Detroit Zoo Announces $24 Million Plans for New Exciting ‘KidZone’
Some exciting new things are coming to the Detroit Zoo and your kids are going to love it.
Word of the plans to invest $24 million for a new exciting "KidZone" came out this past week after Detroit Zoo CEO Hayley Murphy discussed the new venture at the Mackinac Conference of Regional Leaders according to the Detroit Free Press. Although no official press release has been made, officials at the Detroit Zoo in Royal Oak confirmed that ground-breaking is about a year away for KidZone, expected to cost around $24 million.
The new KidZone will bring a whole new level of fun to the already popular zoo. According to reports the area includes a wheelchair-and-stroller-accessible “aerial trail” that will be 16 feet off the ground, a water feature where kids can splash about, a “treehouse play structure” with climbing challenges and slides, a “reimagined barnyard” and farmland area where kids can learn about Michigan’s agriculture while getting in petting range of friendly domestic sheep and goats. The new area will span over 7 acres at the zoo.
The Detroit Free Press provided other details about the project from a brochure they obtained, and the place looks pretty amazing. Other cool features will be:
- A new and expanded prairie dog habitat that has a large underground viewing area to see the tunnels and nests of the colony;
- A new and expanded habitat for anteaters with a private viewing area that will give visitors “the opportunity to feed the anteaters and learn about them from a staff member who provides their daily care.”
- Improvements to an existing area will allow the return to the zoo of bush dogs, a threatened species of wild canines found in Central and South America.

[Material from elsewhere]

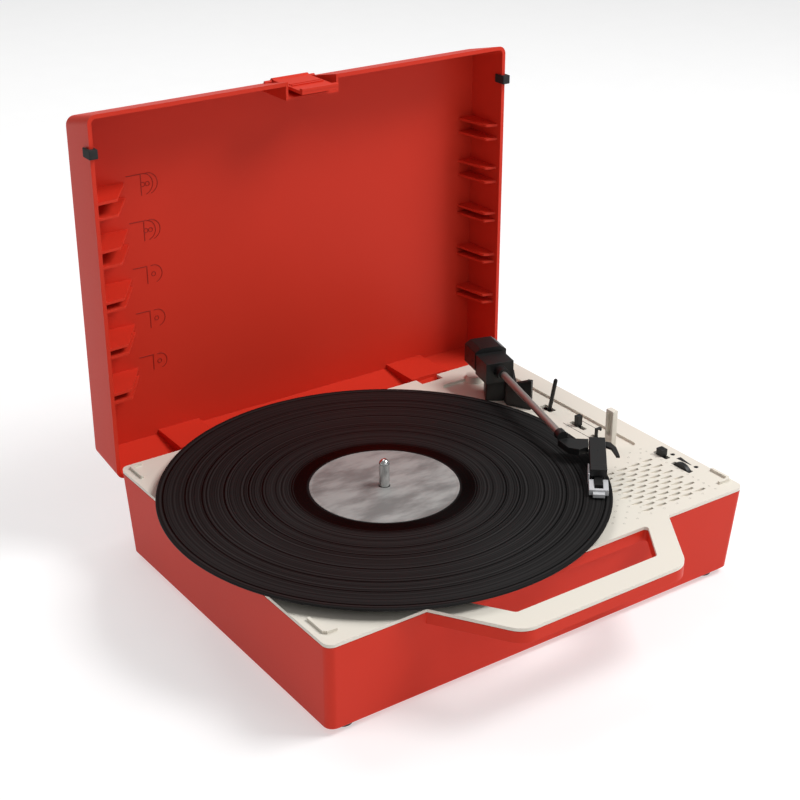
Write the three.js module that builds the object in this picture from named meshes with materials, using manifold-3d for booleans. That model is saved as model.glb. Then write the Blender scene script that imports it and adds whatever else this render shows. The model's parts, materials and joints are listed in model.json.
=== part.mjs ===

- A “Gathering Zone” where kids and adults can relax in the shade, recharge phones, and patronize concession stands, with “multiple family restrooms as well as an adult-sized changing table and lactation space.”
- A tots area where kids can crawl "among larger-than-life elements that bring the natural world into focus."
The project is set to break ground in 2023, with completion expected sometime in 2024.